> Material provided:
..........
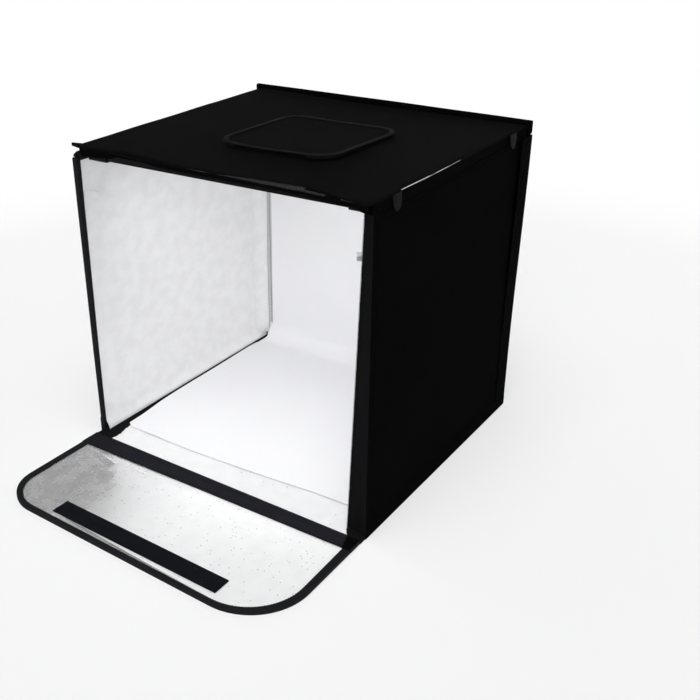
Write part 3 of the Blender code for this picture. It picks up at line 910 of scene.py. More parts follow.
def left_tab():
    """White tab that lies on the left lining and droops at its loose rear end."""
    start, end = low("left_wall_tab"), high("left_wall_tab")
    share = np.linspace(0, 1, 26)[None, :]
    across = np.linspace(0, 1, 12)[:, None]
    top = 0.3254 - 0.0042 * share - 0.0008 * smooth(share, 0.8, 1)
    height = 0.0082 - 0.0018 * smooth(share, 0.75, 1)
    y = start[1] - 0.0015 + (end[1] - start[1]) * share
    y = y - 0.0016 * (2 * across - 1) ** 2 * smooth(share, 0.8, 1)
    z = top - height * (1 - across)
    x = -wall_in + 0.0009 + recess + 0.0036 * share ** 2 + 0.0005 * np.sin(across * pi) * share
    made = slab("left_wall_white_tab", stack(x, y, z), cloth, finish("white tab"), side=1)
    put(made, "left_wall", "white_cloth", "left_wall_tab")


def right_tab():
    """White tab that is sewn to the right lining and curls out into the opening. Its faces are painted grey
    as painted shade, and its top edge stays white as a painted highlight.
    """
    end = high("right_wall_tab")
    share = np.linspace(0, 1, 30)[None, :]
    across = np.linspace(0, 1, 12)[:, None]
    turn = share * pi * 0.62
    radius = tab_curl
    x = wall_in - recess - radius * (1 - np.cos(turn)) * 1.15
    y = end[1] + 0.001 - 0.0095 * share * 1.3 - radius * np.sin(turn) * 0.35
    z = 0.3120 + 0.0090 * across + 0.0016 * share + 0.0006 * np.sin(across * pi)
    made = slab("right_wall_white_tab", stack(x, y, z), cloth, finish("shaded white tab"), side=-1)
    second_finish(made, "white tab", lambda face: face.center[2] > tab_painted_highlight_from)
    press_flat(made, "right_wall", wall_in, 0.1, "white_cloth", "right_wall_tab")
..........
> Exercise details:
Take the material above and return all of it exactly.

> Answer to the exercise:
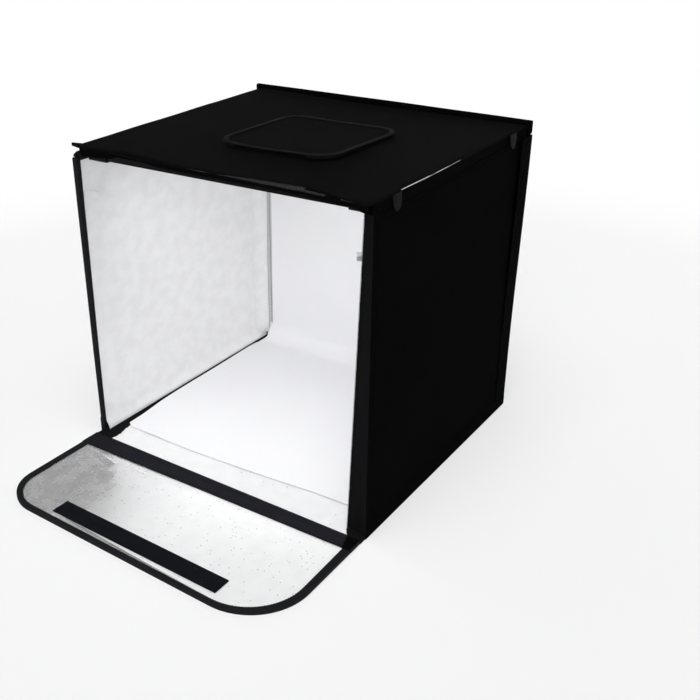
Write part 3 of the Blender code for this picture. It picks up at line 910 of scene.py. More parts follow.
def left_tab():
    """White tab that lies on the left lining and droops at its loose rear end."""
    start, end = low("left_wall_tab"), high("left_wall_tab")
    share = np.linspace(0, 1, 26)[None, :]
    across = np.linspace(0, 1, 12)[:, None]
    top = 0.3254 - 0.0042 * share - 0.0008 * smooth(share, 0.8, 1)
    height = 0.0082 - 0.0018 * smooth(share, 0.75, 1)
    y = start[1] - 0.0015 + (end[1] - start[1]) * share
    y = y - 0.0016 * (2 * across - 1) ** 2 * smooth(share, 0.8, 1)
    z = top - height * (1 - across)
    x = -wall_in + 0.0009 + recess + 0.0036 * share ** 2 + 0.0005 * np.sin(across * pi) * share
    made = slab("left_wall_white_tab", stack(x, y, z), cloth, finish("white tab"), side=1)
    put(made, "left_wall", "white_cloth", "left_wall_tab")


def right_tab():
    """White tab that is sewn to the right lining and curls out into the opening. Its faces are painted grey
    as painted shade, and its top edge stays white as a painted highlight.
    """
    end = high("right_wall_tab")
    share = np.linspace(0, 1, 30)[None, :]
    across = np.linspace(0, 1, 12)[:, None]
    turn = share * pi * 0.62
    radius = tab_curl
    x = wall_in - recess - radius * (1 - np.cos(turn)) * 1.15
    y = end[1] + 0.001 - 0.0095 * share * 1.3 - radius * np.sin(turn) * 0.35
    z = 0.3120 + 0.0090 * across + 0.0016 * share + 0.0006 * np.sin(across * pi)
    made = slab("right_wall_white_tab", stack(x, y, z), cloth, finish("shaded white tab"), side=-1)
    second_finish(made, "white tab", lambda face: face.center[2] > tab_painted_highlight_from)
    press_flat(made, "right_wall", wall_in, 0.1, "white_cloth", "right_wall_tab")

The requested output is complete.